Colorectal cancer (CRC) is the third-most common cancer worldwide and accounts for almost 11% of all cancer diagnoses, with > 1.9 million cases reported globally.1,2 CRC is the second-most deadly cancer, responsible for about 935,000 deaths.1 Over the past several decades, a steady decline in CRC incidence and mortality has been reported in developed countries, including the US.3,4 From 2008 through 2017, an annual reduction of 3% in CRC death rates was reported in individuals aged ≥ 65 years.5 This decline can mainly be attributed to improvements made in health systems and advancements in CRC screening programs.3,5
US Preventive Services Task Force (USPSTF) recommends CRC screening in individuals aged 45 to 75 years. USPSTF recommends direct visualization tests, such as colonoscopy and flexible sigmoidoscopy for CRC screening.6 Although colonoscopy is commonly used for CRC screening, it is an invasive procedure that requires bowel preparation and sedation, and has the potential risk of colonic perforation, bleeding, and infection. Additionally, social determinants—such as health care costs, missed work, and geographic location (eg, rural communities)—may limit colonoscopy utilization.7 As a result, other cost-effective, noninvasive tests such as high-sensitivity guaiac-based fecal occult blood test (gFOBT) and fecal immunochemical test (FIT) are also used for CRC screening. These tests detect occult blood in the stool of individuals who may be at risk for CRC, helping direct them to colonoscopy if they screen positive.8
The gFOBT relies on simple oxidation and requires a stool sample to detect the presence of the heme component of blood.9 If heme is present in the stool sample, it will enable the oxidation of guaiac to form a blue-colored dye when added to hydrogen peroxide. It is important to note that the oxidation component of this test may lead to false-positive results, as it may detect dietary hemoglobin present in red meat. Medications or foods that have peroxidase properties may also result in a false-positive gFOBT result. Additionally, false-negative results may be caused by antioxidants, which may interfere with the oxidation of guaiac.

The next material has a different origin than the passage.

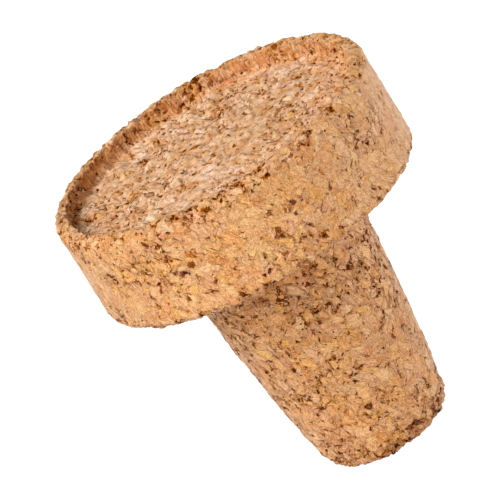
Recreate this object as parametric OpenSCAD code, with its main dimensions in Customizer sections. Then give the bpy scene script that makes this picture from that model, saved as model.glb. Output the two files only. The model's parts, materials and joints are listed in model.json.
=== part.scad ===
// Cork stopper with a broad head. The head is a thick disc, dished on top inside a
// narrow raised rim, and the plug below it tapers towards its tip with a slight bow.
// It is pressed from cork granules and turned in one piece, so it is one closed
// section spun about +Z. It stands on its tip: the origin is the middle of the flat.

/* [Head] */
// Diameter of the head
head_d = 50; // [40:0.5:70]
// Height of the head, from its underside to the top of the rim
head_h = 15.6; // [10:0.2:30]
// Rounding of the rim's outer edge
rim_round = 1.4; // [0.4:0.1:3]
// Rounding of the head's lower edge
under_round = 1.1; // [0.4:0.1:4]

/* [Dish] */
// Width of the raised rim that runs round the dish
rim_w = 2.25; // [1.5:0.05:8]
// Depth of the dish below the top of the rim
dish_depth = 2.7; // [1.2:0.1:7]
// Rounding of the rim's inner edge
lip_round = 0.4; // [0.1:0.05:1]
// Fillet at the foot of the dish's wall
dish_fillet = 0.6; // [0.2:0.05:1.1]

/* [Plug] */
// Length of the plug, from the tip to the head's underside
plug_l = 37.8; // [24:0.2:60]
// Diameter of the plug where it meets the head
plug_top_d = 28.3; // [24:0.1:36]
// Diameter of the plug at its tip, taken to the sharp corner
plug_tip_d = 20; // [12:0.1:28]
// How far the side of the plug bows out from a straight taper
plug_bow = 0.47; // [0.1:0.01:1.5]
// Rounding of the tip's edge
tip_round = 3.1; // [0.5:0.1:5]
// Fillet between the plug and the head's underside
neck_fillet = 0.8; // [0.2:0.1:3]

/* [Hidden] */

$fn = 96;
turn_facets = 180;
bow_facets = 1440; // the bow is a short piece of a very large circle

head_r = head_d / 2;
top_z = plug_l + head_h;
dish_r = head_r - rim_w;
dish_z = top_z - dish_depth;
plug_top_r = plug_top_d / 2;
plug_tip_r = plug_tip_d / 2;

// The rim's two roundings share its width, and the tip's keeps a flat to stand on
rim_edge = min(rim_round, rim_w - lip_round);
tip_edge = min(tip_round, plug_tip_r / 2);

// The side of the plug is an arc from the tip's corner to the head's underside. Its
// centre lies on the far side of the axis, square to the middle of the arc's chord.
chord = [plug_top_r - plug_tip_r, plug_l];
chord_out = [chord.y, -chord.x] / norm(chord);
bow_r = norm(chord) ^ 2 / (8 * plug_bow) + plug_bow / 2;
bow_at = [plug_tip_r, 0] + chord / 2 + chord_out * (plug_bow - bow_r);

// Centre, at height z, of a circle that touches the bow: inside it where r is below 0
function beside_bow(z, r) = [bow_at.x + sqrt((bow_r + r) ^ 2 - (z - bow_at.y) ^ 2), z];

// The point of the bow that is nearest to p
function on_bow(p) = bow_at + (p - bow_at) * bow_r / norm(p - bow_at);

tip_at = beside_bow(tip_edge, -tip_edge);
tip_touch = on_bow(tip_at);
neck_at = beside_bow(plug_l - neck_fillet, neck_fillet);
neck_touch = on_bow(neck_at);

// The section with every edge cut straight across, from the tip round to the dish
outline = [
    [0, 0], [tip_at.x, 0], tip_touch,
    neck_touch, [neck_at.x, plug_l],
    [head_r - under_round, plug_l], [head_r, plug_l + under_round],
    [head_r, top_z - rim_edge], [head_r - rim_edge, top_z],
    [dish_r + lip_round, top_z], [dish_r, top_z - lip_round],
    [dish_r, dish_z + dish_fillet], [dish_r - dish_fillet, dish_z], [0, dish_z]
];

// A quarter disc with its square corner at p, turned by a: it rounds a cut edge
module quarter_round(p, r, a) {
    translate(p) rotate(a) intersection() {
        circle(r = r);
        square(r);
    }
}

// The bowed side of the plug, between the tip's rounding and the neck's fillet
module bow_section() {
    intersection() {
        translate(bow_at) circle(r = bow_r, $fn = bow_facets);
        translate([tip_at.x, tip_touch.y]) square([head_r, neck_touch.y - tip_touch.y]);
    }
}

// The section: the cut outline, filled out to its roundings and hollowed to its fillets
module stopper_section() {
    difference() {
        union() {
            polygon(outline);
            bow_section();
            translate(tip_at) circle(r = tip_edge);
            quarter_round([head_r - under_round, plug_l + under_round], under_round, -90);
            quarter_round([head_r - rim_edge, top_z - rim_edge], rim_edge, 0);
            quarter_round([dish_r + lip_round, top_z - lip_round], lip_round, 90);
        }
        translate(neck_at) circle(r = neck_fillet);
        translate([dish_r - dish_fillet, dish_z + dish_fillet]) circle(r = dish_fillet);
    }
}

module stopper() {
    color("burlywood") rotate_extrude($fn = turn_facets) stopper_section();
}

stopper();
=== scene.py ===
"""Looks of the cork stopper: one turned piece of pressed cork granules.

The stopper is a closed surface of revolution worked out with numpy. Its skin is then
roughened by the same cells that colour it, so each granule, open joint and pit is a
form in the mesh and a colour in the finish at one and the same place.
"""

import json
import logging
import math
from dataclasses import dataclass, field
from enum import Enum

import bpy
import numpy as np
from mathutils import Euler, Matrix, Vector

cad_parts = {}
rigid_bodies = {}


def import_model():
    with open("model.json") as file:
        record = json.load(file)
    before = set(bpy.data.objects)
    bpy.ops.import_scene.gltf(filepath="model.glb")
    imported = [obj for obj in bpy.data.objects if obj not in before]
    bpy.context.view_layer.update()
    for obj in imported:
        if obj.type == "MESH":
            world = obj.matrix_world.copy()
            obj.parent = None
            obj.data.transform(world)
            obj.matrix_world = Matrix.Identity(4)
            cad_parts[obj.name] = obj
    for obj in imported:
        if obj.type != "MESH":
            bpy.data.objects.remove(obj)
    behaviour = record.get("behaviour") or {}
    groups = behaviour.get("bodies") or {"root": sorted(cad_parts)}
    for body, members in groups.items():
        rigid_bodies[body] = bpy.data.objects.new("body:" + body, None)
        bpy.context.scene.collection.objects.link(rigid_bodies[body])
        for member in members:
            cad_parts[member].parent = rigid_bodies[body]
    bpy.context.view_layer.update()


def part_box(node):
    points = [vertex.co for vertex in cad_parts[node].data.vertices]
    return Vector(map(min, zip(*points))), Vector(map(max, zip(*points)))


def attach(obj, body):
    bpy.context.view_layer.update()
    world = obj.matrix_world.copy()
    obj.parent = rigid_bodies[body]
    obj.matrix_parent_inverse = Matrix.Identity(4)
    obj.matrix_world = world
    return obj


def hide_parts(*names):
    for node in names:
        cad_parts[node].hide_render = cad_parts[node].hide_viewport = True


LOG = logging.getLogger("cork_stopper")
MM = 0.001

Socket = bpy.types.NodeSocket


class Zone(Enum):
    """The stretches of the stopper's section, which are finished in different ways."""

    TIP = 0
    PLUG = 1
    UNDERSIDE = 2
    SIDE = 3
    RIM = 4
    WALL = 5
    FLOOR = 6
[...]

FIT uses antibodies, which bind to the intact globin component of human hemoglobin.9 The quantity of bound antibody-hemoglobin complex is detected and measured by a variety of automated quantitative techniques. This testing strategy eliminates the need for food or medication restrictions and the subjective visual assessment of change in color, as required for the gFOBT.9 A 2016 meta-analysis found that FIT performed better compared with gFOBT in terms of specificity, positivity rate, number needed to scope, and number needed to screen.8 The FIT screening method has also been found to have greater adherence rates, which is likely due to fewer stool sampling requirements and the lack of medication or dietary restrictions, compared with gFOBT.7,8
The COVID-19 pandemic had a drastic impact on CRC preventive care services. In March 2020, elective colonoscopies were temporarily ceased across the country and the US Department of Veterans Affairs (VA) deferred all elective surgeries and medical procedures, including screening and surveillance colonoscopies. In line with these recommendations, elective colonoscopies were temporarily ceased across the country.10 The National Cancer Institute’s Population-Based Research to Optimize the Screening Process consortium reported that CRC screening rates decreased by 82% across the US in 2020.11 Public health measures are likely the main reason for this decline, but other factors may include a lack of resource availability in outpatient settings and public fear of the pandemic.10
The James A. Haley Veterans Affairs Hospital (JAHVAH) in Tampa, Florida, encouraged the use of FIT in place of colonoscopies to avoid delaying preventive services. The initiative to continue CRC screening methods via FIT was scrutinized when laboratory personnel reported that in fiscal year (FY) 2020, 62% of the FIT kits that patients returned to the laboratory were missing information or had other errors (Figure 1). These improperly returned FIT kits led to delayed processing, canceled orders, increased staff workload, and more costs for FIT repetition.
Research shows many patients often fail to adhere to the instructions for proper FIT sample collection and return. Wang and colleagues reported that of 4916 FIT samples returned to the laboratory, 971 (20%) had collection errors, and 910 (94%) of those samples were missing a sample collection date.12 The sample collection date is important because hemoglobin degradation occurs over time, which may create false-negative FIT results. Although studies have found that sample return times of ≤ 10 days are not associated with a decrease in FIT positive rates, it is recommended to mail completed FITs within 24 hours of sample collection.13
Because remote screening methods like FIT were preferred during the COVID-19 pandemic, we conducted a quality improvement (QI) project to address FIT inefficiency. The aim of this initiative was to determine the root cause behind incorrectly returned FIT kits and to increase correctly collected and testable FIT kits upon initial laboratory arrival by at least 20% by the second quarter of FY 2021.